Ben Southwood

Roger Scruton’s campaign for beautiful buildings is finally being won

The late Roger Scruton (Getty images)

Travelling around Britain, one is given the sense that built up areas are mostly ugly, while the countryside is mostly beautiful. As a lover of the urban, this is distressing. For new buildings to be ugly feels as inevitable as death and taxes. But it does not have to be. Over almost a decade, a small group of activists have brought beauty into the heart of development policy. The Housing Secretary Robert Jenrick’s speech at Policy Exchange this week signals that a revolution is well under way, even if there is still a long way to go.

Given that almost everyone thinks that the appearance of the built environment matters, it is strange that there has not always been a strong ‘beauty movement’ in British planning. Part of the reason is that for such a long time there were so few truly ugly buildings. Buildings that were considered ugly or upsettingly utilitarian by aesthetes of the time are often treasured now. My colleague Dr Samuel Hughes calls this the 360 degrees test: if you ever come upon a Victorian building you consider ugly, perform a single 360 degree turn and you will invariably see a modern building so much worse that you find it easy to forgive the Victorians.

Another part of the reason is that those who valued beautiful buildings were often tied up with preventing loss of architectural heritage. The famous examples are, of course, Sir John Betjeman’s failed attempt to prevent the demolition of Old Euston Station and its ‘arch’, and his successful attempt to preserve St Pancras.

The work of Roger Scruton and his fellow pioneers seems to be bearing fruit at last

But for decades, Sir Roger Scruton and a small band of others – the architects Robert Adam, Quinlan Terry and Quinlan Terry’s mentor, Raymond Erith spring to mind – made what was an unfashionable case for an urban environment that people could love. They resisted the continuing waves of ugliness breaking upon us. In recent years, however, they began to find allies in the world of policy.

In 2018 Scruton began a project at Policy Exchange with Jack Airey and Liam Booth Smith, who went on to work as Special Advisers at No 10 and 11 Downing Street. In Scruton and Airey’s report, Building More, Building Beautiful, they presented extensive polling evidence showing that traditional designs and urban forms outperform in terms of popularity cutting edge modernist designs with every group of the public, no matter how you slice it. Every age, every ethnicity, every income bracket preferred traditionalism. Across all socioeconomic groups, a large majority of people agree that newly built homes and properties should fit in with their surroundings – with support among DEs (working-class voters) reaching 79 per cent. This gave the movement confidence: the people were on their side.

This work was supported by an earlier series of research papers from the same think tank, Why Aren’t We Building Enough Attractive Homes? (2012) and Create Streets (2013). These papers were the first to try and work out exactly why this was happening. Their conclusions were clear: firstly, local councils and plans, rather than local people, had control of design.

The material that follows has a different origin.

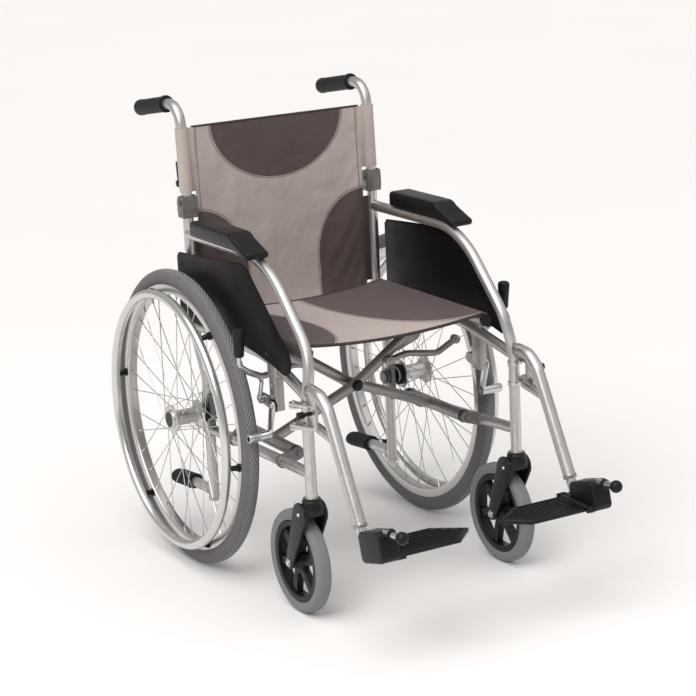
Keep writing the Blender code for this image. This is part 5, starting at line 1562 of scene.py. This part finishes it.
def studio_floor():
    """A wide pale floor with faint clouds in its colour."""
    material, tree, shader = start_material("studio_floor")
    detail = in_group(tree, GRAIN, Scale=60.0, Patch_Scale=0.8)
    base = mix(tree, detail.outputs["Patches"], (0.86, 0.855, 0.85), (0.90, 0.895, 0.89))
    tree.links.new(base, shader.inputs["Base Color"])
    shader.inputs["Roughness"].default_value = 0.85
    clear()
    bpy.ops.mesh.primitive_plane_add(size=60, location=(0, 0, -0.0005))
    floor = bpy.context.object
    floor.name = "floor"
    floor.data.materials.append(material)


WARM = (1.0, 0.965, 0.95)  # a slightly warm white


def lamp(place, size, watts, target=(0, 0, 0.45)):
    """A square soft lamp that faces the chair."""
    clear()
    turn = (Vector(target) - Vector(place)).to_track_quat("-Z", "Y").to_euler()
    bpy.ops.object.light_add(type="AREA", location=place, rotation=turn)
    light = bpy.context.object.data
    light.shape, light.size, light.energy = "SQUARE", size, watts


def sun(watts, angle, heading, height):
    """A wide soft sun that shines from a compass heading and a height, in degrees."""
    clear()
    a, h = math.radians(heading), math.radians(height)
    away = Vector((math.cos(h) * math.sin(a), -math.cos(h) * math.cos(a), math.sin(h)))
    bpy.ops.object.light_add(type="SUN", rotation=away.to_track_quat("Z", "Y").to_euler())
    light = bpy.context.object.data
    light.energy, light.angle, light.color = watts, math.radians(angle), WARM


studio_floor()
world = bpy.data.worlds.new("studio")
bpy.context.scene.world = world
world.use_nodes = True
sky = world.node_tree.nodes["Background"]
sky.inputs["Color"].default_value = (0.96, 0.938, 0.928, 1.0)
sky.inputs["Strength"].default_value = 0.50
sun(1.75, 60, -70, 58)
sun(0.60, 70, 40, 65)
lamp((-2.2, -1.6, 2.6), 1.4, 22)

# %% [markdown]
# ## Camera
# A long lens from well back and a little above keeps the wheels nearly round, as a
# catalogue view does. The camera aims at the middle of the chair and is rolled slightly.

# %% Camera
EYE, LOOK_AT = Vector((-2.0054, -3.5430, 1.5104)), Vector((0, 0.0382, 0.4448))
ROLL, LENS = -2.7276, 109.4
clear()
bpy.ops.object.camera_add(location=EYE)
camera = bpy.context.object
camera.data.lens = LENS
camera.data.sensor_width = 36
facing = (LOOK_AT - EYE).to_track_quat("-Z", "Y").to_matrix().to_4x4()
camera.matrix_world = Matrix.Translation(EYE) @ facing @ Matrix.Rotation(math.radians(ROLL), 4, "Z")
bpy.context.scene.camera = camera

Secondly, land prices were so high that those buying homes could not afford extra for design. And thirdly, since the entire planning system was about competition over scarce allocations of permission, only volume builders could compete, and there was no space for competition and the potential for designs that homebuyers would have preferred.

Eventually this movement persuaded the government of its arguments, and James Brokenshire, then-Secretary of State for MHCLG commissioned what became the Building Better Building Beautiful Commission, headed by Scruton himself. Samuel Hughes was lead researcher, and has continued his focus with a newsletter called Place Matters, whose second issue was released this week. Again it reveals evidence of change – that architects and planners are at least starting to take into account what the public likes and finds attractive.

The commission’s eventual report, Living With Beauty, argued that the public’s preferences should be respected, drew together evidence of what the public did prefer, and started to lay out policies that would enable locals to take control of their area’s aesthetics. Robert Jenrick’s speech this week emphasised all of the Commission’s key conclusions, promising that locals would be able to control the design and materials of local buildings, plus that hundreds of thousands of new trees would be planted.

The championship of beauty in buildings has not always been the most fashionable cause. But the work of Roger Scruton and his fellow pioneers seems to be bearing fruit at last. In January, the Government formally responded to the Commission’s report, largely accepting its recommendations. On Tuesday, Jenrick launched an ‘Office for Place’ to support the development of provably popular design codes across England. The journey has been a difficult one. But it seems that Scruton may yet have the last laugh.